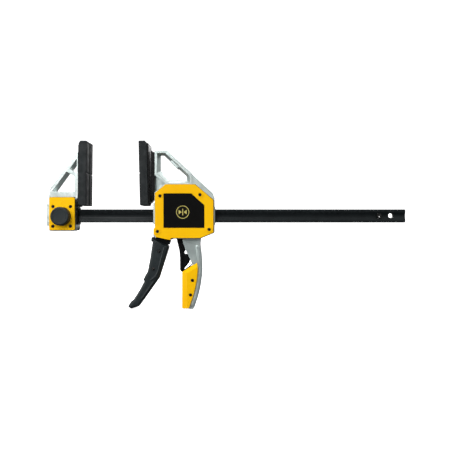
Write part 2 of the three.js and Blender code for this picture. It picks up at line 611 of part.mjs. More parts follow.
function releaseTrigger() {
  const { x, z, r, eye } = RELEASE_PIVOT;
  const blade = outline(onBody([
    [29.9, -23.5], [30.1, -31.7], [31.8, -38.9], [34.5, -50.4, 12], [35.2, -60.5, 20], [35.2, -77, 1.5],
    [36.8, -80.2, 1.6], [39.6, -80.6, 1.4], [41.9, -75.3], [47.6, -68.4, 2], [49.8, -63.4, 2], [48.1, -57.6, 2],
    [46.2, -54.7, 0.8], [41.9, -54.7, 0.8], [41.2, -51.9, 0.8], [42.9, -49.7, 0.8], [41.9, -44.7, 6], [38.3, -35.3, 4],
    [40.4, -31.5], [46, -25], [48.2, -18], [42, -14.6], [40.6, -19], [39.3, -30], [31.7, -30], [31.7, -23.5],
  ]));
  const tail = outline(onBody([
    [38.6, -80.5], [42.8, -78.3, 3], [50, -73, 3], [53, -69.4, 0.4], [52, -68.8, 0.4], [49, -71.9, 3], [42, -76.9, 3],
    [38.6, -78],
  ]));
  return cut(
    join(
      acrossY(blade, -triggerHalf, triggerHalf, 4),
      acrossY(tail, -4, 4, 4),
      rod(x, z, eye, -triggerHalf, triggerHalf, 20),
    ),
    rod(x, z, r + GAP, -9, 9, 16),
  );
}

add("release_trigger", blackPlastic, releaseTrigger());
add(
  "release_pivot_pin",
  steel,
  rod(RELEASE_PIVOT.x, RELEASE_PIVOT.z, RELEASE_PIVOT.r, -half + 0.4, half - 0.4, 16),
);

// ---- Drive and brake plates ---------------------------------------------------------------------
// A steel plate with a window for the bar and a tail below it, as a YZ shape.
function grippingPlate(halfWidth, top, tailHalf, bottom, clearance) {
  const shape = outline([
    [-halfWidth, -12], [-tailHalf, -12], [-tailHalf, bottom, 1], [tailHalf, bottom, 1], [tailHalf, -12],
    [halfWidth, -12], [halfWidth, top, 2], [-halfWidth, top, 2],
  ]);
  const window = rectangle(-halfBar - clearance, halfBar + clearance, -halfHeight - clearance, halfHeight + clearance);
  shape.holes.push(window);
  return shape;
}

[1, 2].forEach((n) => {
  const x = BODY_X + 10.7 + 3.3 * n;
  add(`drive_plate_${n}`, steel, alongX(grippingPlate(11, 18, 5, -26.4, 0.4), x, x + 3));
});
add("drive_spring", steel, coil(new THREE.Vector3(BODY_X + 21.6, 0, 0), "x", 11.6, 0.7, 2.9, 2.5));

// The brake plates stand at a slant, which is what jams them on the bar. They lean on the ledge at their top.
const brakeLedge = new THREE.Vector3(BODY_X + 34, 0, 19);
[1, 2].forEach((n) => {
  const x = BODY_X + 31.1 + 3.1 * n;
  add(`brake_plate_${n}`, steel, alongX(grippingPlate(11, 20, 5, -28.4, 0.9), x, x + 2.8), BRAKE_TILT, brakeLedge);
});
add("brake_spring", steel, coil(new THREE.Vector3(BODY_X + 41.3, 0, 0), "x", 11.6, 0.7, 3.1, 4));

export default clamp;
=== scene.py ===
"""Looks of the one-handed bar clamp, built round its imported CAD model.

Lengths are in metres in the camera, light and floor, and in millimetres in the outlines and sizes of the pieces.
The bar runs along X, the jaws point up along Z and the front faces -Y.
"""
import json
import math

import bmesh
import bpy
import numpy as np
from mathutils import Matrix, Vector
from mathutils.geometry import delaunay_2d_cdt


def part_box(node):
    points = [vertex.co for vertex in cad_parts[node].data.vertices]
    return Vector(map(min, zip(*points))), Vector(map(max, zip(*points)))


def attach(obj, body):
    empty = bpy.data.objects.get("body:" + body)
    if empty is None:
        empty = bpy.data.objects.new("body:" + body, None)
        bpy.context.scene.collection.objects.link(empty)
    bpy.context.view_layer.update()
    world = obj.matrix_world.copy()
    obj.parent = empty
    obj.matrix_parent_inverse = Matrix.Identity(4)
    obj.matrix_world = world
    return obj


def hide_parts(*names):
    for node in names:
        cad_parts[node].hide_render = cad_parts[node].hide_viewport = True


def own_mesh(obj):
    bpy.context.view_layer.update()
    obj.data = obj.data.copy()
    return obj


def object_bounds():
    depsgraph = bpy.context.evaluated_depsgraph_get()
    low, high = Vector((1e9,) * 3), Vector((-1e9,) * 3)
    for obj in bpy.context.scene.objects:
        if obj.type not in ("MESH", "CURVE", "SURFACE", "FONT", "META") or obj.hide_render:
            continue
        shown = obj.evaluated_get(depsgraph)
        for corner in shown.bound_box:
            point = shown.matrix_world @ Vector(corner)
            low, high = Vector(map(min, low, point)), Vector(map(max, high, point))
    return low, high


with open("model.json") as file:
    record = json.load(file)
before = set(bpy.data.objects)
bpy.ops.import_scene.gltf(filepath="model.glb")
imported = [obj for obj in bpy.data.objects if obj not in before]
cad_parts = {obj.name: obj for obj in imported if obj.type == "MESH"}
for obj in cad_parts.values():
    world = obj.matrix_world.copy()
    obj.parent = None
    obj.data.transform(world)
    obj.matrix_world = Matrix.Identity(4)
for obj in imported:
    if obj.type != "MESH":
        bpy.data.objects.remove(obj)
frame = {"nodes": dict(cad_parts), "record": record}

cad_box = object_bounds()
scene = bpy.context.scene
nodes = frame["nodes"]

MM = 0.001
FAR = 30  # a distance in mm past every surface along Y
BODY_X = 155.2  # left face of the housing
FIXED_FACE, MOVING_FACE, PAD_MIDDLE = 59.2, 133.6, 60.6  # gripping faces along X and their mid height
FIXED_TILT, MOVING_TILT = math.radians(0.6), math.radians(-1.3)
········
Set down, without any change, only the lines from the line that holds "---- Drive and" through the line that holds "obj.matrix_parent_inverse = Matrix.Identity(4)", both lines included.

// ---- Drive and brake plates ---------------------------------------------------------------------
// A steel plate with a window for the bar and a tail below it, as a YZ shape.
function grippingPlate(halfWidth, top, tailHalf, bottom, clearance) {
  const shape = outline([
    [-halfWidth, -12], [-tailHalf, -12], [-tailHalf, bottom, 1], [tailHalf, bottom, 1], [tailHalf, -12],
    [halfWidth, -12], [halfWidth, top, 2], [-halfWidth, top, 2],
  ]);
  const window = rectangle(-halfBar - clearance, halfBar + clearance, -halfHeight - clearance, halfHeight + clearance);
  shape.holes.push(window);
  return shape;
}

[1, 2].forEach((n) => {
  const x = BODY_X + 10.7 + 3.3 * n;
  add(`drive_plate_${n}`, steel, alongX(grippingPlate(11, 18, 5, -26.4, 0.4), x, x + 3));
});
add("drive_spring", steel, coil(new THREE.Vector3(BODY_X + 21.6, 0, 0), "x", 11.6, 0.7, 2.9, 2.5));

// The brake plates stand at a slant, which is what jams them on the bar. They lean on the ledge at their top.
const brakeLedge = new THREE.Vector3(BODY_X + 34, 0, 19);
[1, 2].forEach((n) => {
  const x = BODY_X + 31.1 + 3.1 * n;
  add(`brake_plate_${n}`, steel, alongX(grippingPlate(11, 20, 5, -28.4, 0.9), x, x + 2.8), BRAKE_TILT, brakeLedge);
});
add("brake_spring", steel, coil(new THREE.Vector3(BODY_X + 41.3, 0, 0), "x", 11.6, 0.7, 3.1, 4));

export default clamp;
=== scene.py ===
"""Looks of the one-handed bar clamp, built round its imported CAD model.

Lengths are in metres in the camera, light and floor, and in millimetres in the outlines and sizes of the pieces.
The bar runs along X, the jaws point up along Z and the front faces -Y.
"""
import json
import math

import bmesh
import bpy
import numpy as np
from mathutils import Matrix, Vector
from mathutils.geometry import delaunay_2d_cdt


def part_box(node):
    points = [vertex.co for vertex in cad_parts[node].data.vertices]
    return Vector(map(min, zip(*points))), Vector(map(max, zip(*points)))


def attach(obj, body):
    empty = bpy.data.objects.get("body:" + body)
    if empty is None:
        empty = bpy.data.objects.new("body:" + body, None)
        bpy.context.scene.collection.objects.link(empty)
    bpy.context.view_layer.update()
    world = obj.matrix_world.copy()
    obj.parent = empty
    obj.matrix_parent_inverse = Matrix.Identity(4)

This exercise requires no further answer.